Keluarga ini pun diberangkatkan dari Sidikalang ke Silalahi. Dari sana naik kapal motor ke Pangururan, terus ke Balige. Dari sana mereka jalan kaki ke Siborongborong lewat Tangga Batu dan Sipintu-pintu. Waktu itu belum ada jalan raya.

Di Siborongborong, rombongan istirahat sebentar. Di sana Konrolir Ypes sempat mengambil foto mereka. Dan itulah satu-satunya foto dokumentasi sejarah keluarga Si Singamangarja dari perjuangan geriliya hampir 30 tahun. Foto dalam duka yang terdalam, karena setiba di Tarutung ternyata Sang Raja dan dua putra yang mereka cintai sudah dimakamkan.
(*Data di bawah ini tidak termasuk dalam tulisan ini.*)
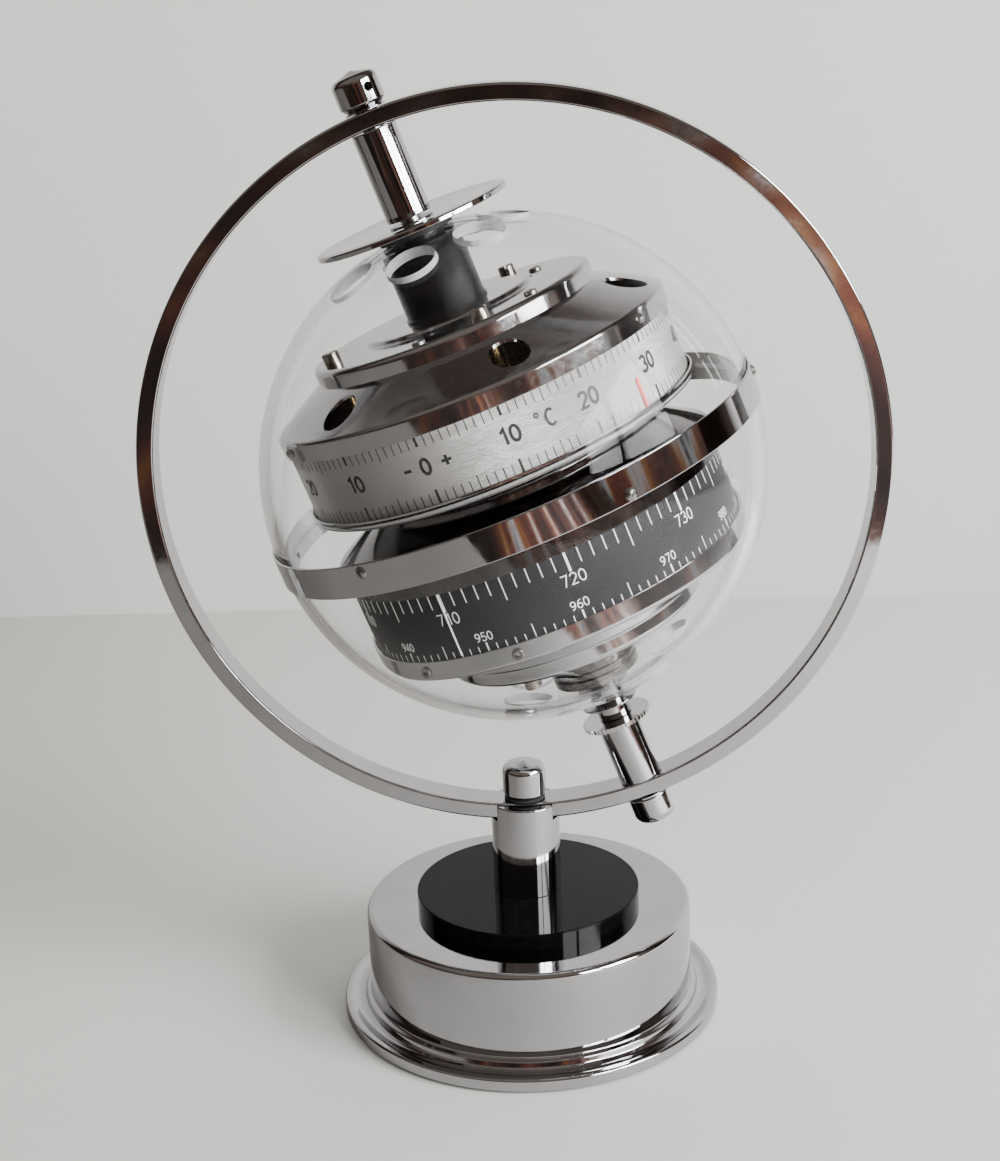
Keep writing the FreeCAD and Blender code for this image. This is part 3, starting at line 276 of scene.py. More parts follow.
def carve(obj, cutters):
    """Cut meshes out of an object in its own coordinates."""
    joined = bmesh.new()
    for mesh in cutters:
        joined.from_mesh(mesh)
    tool = bpy.data.meshes.new("cutter")
    joined.to_mesh(tool)
    joined.free()
    helper = bpy.data.objects.new("cutter", tool)
    bpy.context.scene.collection.objects.link(helper)
    modifier = obj.modifiers.new("cut", "BOOLEAN")
    modifier.operation = "DIFFERENCE"
    modifier.solver = "EXACT"
    modifier.object = helper
    bpy.context.view_layer.update()
    graph = bpy.context.evaluated_depsgraph_get()
    result = bpy.data.meshes.new_from_object(obj.evaluated_get(graph))
    obj.modifiers.clear()
    obj.data = result
    bpy.data.objects.remove(helper)


def finish_piece(obj, matrix, body, material, nodes):
    """Place a piece, paint it and say what it moves with and which nodes it replaces."""
    obj.matrix_world = matrix
    for item in [material] if not isinstance(material, list) else material:
        obj.data.materials.append(item)
    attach(obj, body)
    if nodes:
        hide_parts(*nodes)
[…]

Turut ditangkap dan dibawa Sunting Mariam, Buntal dan Pangkilim yang masih bocah. Keluarga ini lalu "diasuh" Belanda dan dibaptis. Anak-anaknya begitu besar "dibuang" ke Jawa, disekolahkan.

Keluarga ini kemudian jadi internir di sebuah rumah panjang di komplek tangsi militer Tarutung. Mereka tak pernah kembali ke Bakkara, asal dan pusat kerajaan Dinasti Si Singamangaraja.